• **Stated problem**: Give the lines again exactly, from the one holding "obj.parent = None" to the last line of the listing below, both ends included and nothing added.

** Start of Data section **

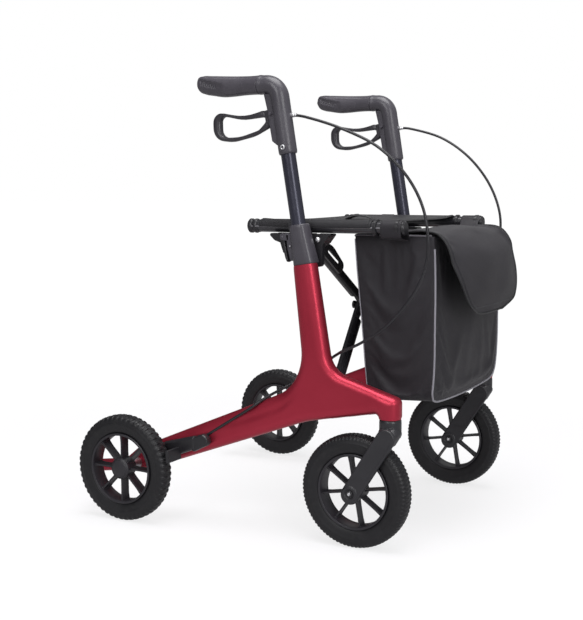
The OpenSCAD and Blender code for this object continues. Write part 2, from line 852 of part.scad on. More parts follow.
mirrored() seat_rail();  // left_seat_rail
rail_fittings();  // right_rail_fittings
mirrored() rail_fittings();  // left_rail_fittings
crossbar_a();
crossbar_b();
centre_bolt();
seat_sling();
bag();
bag_flap();
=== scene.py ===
"""Looks of the folding rollator walker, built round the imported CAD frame.

Shapes are worked out in millimetres in the CAD's own frame (+X forward, +Y left, +Z up) and scaled to
metres when an object is made. Paired parts are drawn for the right side, at negative Y, and mirrored.
"""

import json
import math

import bmesh
import bpy
import numpy as np
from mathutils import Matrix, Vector
from mathutils.geometry import delaunay_2d_cdt


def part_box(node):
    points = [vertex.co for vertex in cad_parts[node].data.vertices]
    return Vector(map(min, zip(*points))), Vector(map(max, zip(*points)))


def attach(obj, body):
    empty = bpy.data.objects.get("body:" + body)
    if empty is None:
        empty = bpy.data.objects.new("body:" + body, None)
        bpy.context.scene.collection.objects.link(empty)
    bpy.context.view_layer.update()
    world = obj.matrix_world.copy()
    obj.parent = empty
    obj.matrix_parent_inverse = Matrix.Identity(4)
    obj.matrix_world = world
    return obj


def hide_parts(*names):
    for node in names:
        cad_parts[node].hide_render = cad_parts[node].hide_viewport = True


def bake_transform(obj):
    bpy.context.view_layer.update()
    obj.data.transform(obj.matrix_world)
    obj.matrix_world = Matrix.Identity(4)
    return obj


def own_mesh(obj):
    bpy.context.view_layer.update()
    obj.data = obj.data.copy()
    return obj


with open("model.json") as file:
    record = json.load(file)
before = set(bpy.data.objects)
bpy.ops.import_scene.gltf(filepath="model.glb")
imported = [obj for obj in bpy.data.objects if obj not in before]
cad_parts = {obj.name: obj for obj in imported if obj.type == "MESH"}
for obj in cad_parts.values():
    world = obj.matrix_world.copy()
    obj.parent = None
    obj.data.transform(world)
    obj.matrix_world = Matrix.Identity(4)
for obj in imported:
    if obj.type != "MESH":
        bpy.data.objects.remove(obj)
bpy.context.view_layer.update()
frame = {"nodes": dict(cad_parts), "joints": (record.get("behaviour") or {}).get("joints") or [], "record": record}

MM = 0.001
SIDES = {"right": -1, "left": 1}


def box_mm(node):
    """Lowest and highest corners of a CAD node, in millimetres."""
    low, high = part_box(node)
    return np.array(low) / MM, np.array(high) / MM


def centre_mm(node):
    low, high = box_mm(node)
    return (low + high) / 2


def half_size(node):
    """Half of a CAD node's length along each axis, to a tenth of a millimetre."""
    low, high = box_mm(node)
    return np.round((high - low) / 2, 1)


def joint(name):
    return next(j for j in frame["joints"] if j["name"] == name)


def joint_mm(name):
    """Where a joint of the CAD model sits, in millimetres."""
    return np.array(joint(name)["pos_m"]) / MM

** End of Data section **

• **Finished exercise**:
    obj.parent = None
    obj.data.transform(world)
    obj.matrix_world = Matrix.Identity(4)
for obj in imported:
    if obj.type != "MESH":
        bpy.data.objects.remove(obj)
bpy.context.view_layer.update()
frame = {"nodes": dict(cad_parts), "joints": (record.get("behaviour") or {}).get("joints") or [], "record": record}

MM = 0.001
SIDES = {"right": -1, "left": 1}


def box_mm(node):
    """Lowest and highest corners of a CAD node, in millimetres."""
    low, high = part_box(node)
    return np.array(low) / MM, np.array(high) / MM


def centre_mm(node):
    low, high = box_mm(node)
    return (low + high) / 2


def half_size(node):
    """Half of a CAD node's length along each axis, to a tenth of a millimetre."""
    low, high = box_mm(node)
    return np.round((high - low) / 2, 1)


def joint(name):
    return next(j for j in frame["joints"] if j["name"] == name)


def joint_mm(name):
    """Where a joint of the CAD model sits, in millimetres."""
    return np.array(joint(name)["pos_m"]) / MM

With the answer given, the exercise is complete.